-------- SUPPLIED MATERIAL

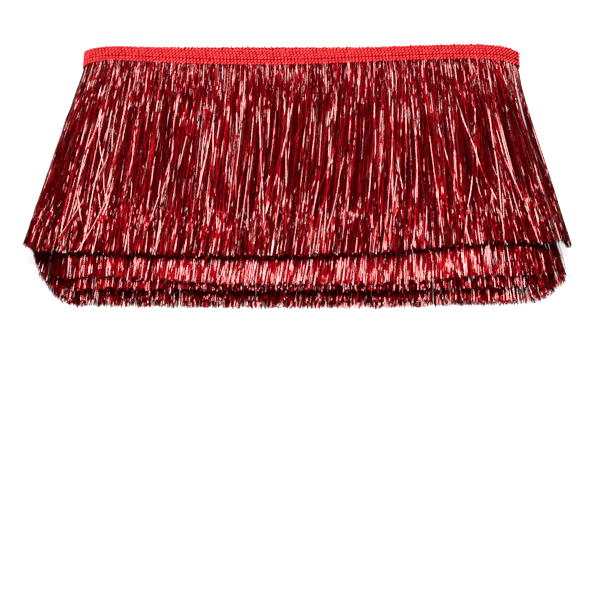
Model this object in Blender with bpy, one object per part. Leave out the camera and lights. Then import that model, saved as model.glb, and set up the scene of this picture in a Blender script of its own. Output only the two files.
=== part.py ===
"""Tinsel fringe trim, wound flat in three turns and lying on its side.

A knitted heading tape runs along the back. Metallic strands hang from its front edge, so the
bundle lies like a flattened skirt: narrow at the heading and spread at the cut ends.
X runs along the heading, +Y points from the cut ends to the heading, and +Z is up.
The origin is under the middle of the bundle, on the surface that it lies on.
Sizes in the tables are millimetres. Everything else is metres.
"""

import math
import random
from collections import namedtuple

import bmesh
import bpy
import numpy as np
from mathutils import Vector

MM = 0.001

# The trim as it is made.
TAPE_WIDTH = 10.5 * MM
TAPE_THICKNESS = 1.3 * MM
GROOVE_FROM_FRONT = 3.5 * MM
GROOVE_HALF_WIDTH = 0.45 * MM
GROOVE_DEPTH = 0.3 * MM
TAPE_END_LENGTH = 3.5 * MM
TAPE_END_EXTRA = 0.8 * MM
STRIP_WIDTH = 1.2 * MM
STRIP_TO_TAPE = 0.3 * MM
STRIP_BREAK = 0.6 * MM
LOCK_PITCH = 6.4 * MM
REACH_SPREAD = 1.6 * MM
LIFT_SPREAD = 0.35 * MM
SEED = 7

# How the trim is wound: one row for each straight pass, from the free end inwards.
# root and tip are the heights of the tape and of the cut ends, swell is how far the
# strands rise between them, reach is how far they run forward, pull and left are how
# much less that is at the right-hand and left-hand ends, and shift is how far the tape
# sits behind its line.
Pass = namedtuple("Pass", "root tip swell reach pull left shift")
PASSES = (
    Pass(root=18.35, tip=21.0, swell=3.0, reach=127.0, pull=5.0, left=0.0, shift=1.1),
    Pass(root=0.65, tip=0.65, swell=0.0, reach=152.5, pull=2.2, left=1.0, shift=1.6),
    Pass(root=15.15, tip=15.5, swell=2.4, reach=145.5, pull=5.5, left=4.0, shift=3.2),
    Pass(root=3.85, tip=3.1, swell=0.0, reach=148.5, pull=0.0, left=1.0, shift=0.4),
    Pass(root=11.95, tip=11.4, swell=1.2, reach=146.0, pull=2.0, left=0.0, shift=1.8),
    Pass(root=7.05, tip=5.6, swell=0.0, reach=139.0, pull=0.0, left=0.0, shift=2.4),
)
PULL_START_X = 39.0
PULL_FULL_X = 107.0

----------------

TASK TO COMPLETE: Give back the whole listing, word for word.

ANSWER TO THIS EXERCISE:
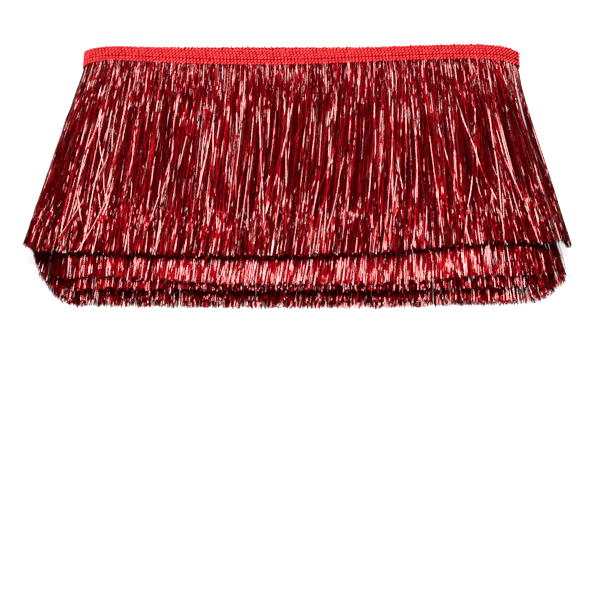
Model this object in Blender with bpy, one object per part. Leave out the camera and lights. Then import that model, saved as model.glb, and set up the scene of this picture in a Blender script of its own. Output only the two files.
=== part.py ===
"""Tinsel fringe trim, wound flat in three turns and lying on its side.

A knitted heading tape runs along the back. Metallic strands hang from its front edge, so the
bundle lies like a flattened skirt: narrow at the heading and spread at the cut ends.
X runs along the heading, +Y points from the cut ends to the heading, and +Z is up.
The origin is under the middle of the bundle, on the surface that it lies on.
Sizes in the tables are millimetres. Everything else is metres.
"""

import math
import random
from collections import namedtuple

import bmesh
import bpy
import numpy as np
from mathutils import Vector

MM = 0.001

# The trim as it is made.
TAPE_WIDTH = 10.5 * MM
TAPE_THICKNESS = 1.3 * MM
GROOVE_FROM_FRONT = 3.5 * MM
GROOVE_HALF_WIDTH = 0.45 * MM
GROOVE_DEPTH = 0.3 * MM
TAPE_END_LENGTH = 3.5 * MM
TAPE_END_EXTRA = 0.8 * MM
STRIP_WIDTH = 1.2 * MM
STRIP_TO_TAPE = 0.3 * MM
STRIP_BREAK = 0.6 * MM
LOCK_PITCH = 6.4 * MM
REACH_SPREAD = 1.6 * MM
LIFT_SPREAD = 0.35 * MM
SEED = 7

# How the trim is wound: one row for each straight pass, from the free end inwards.
# root and tip are the heights of the tape and of the cut ends, swell is how far the
# strands rise between them, reach is how far they run forward, pull and left are how
# much less that is at the right-hand and left-hand ends, and shift is how far the tape
# sits behind its line.
Pass = namedtuple("Pass", "root tip swell reach pull left shift")
PASSES = (
    Pass(root=18.35, tip=21.0, swell=3.0, reach=127.0, pull=5.0, left=0.0, shift=1.1),
    Pass(root=0.65, tip=0.65, swell=0.0, reach=152.5, pull=2.2, left=1.0, shift=1.6),
    Pass(root=15.15, tip=15.5, swell=2.4, reach=145.5, pull=5.5, left=4.0, shift=3.2),
    Pass(root=3.85, tip=3.1, swell=0.0, reach=148.5, pull=0.0, left=1.0, shift=0.4),
    Pass(root=11.95, tip=11.4, swell=1.2, reach=146.0, pull=2.0, left=0.0, shift=1.8),
    Pass(root=7.05, tip=5.6, swell=0.0, reach=139.0, pull=0.0, left=0.0, shift=2.4),
)
PULL_START_X = 39.0
PULL_FULL_X = 107.0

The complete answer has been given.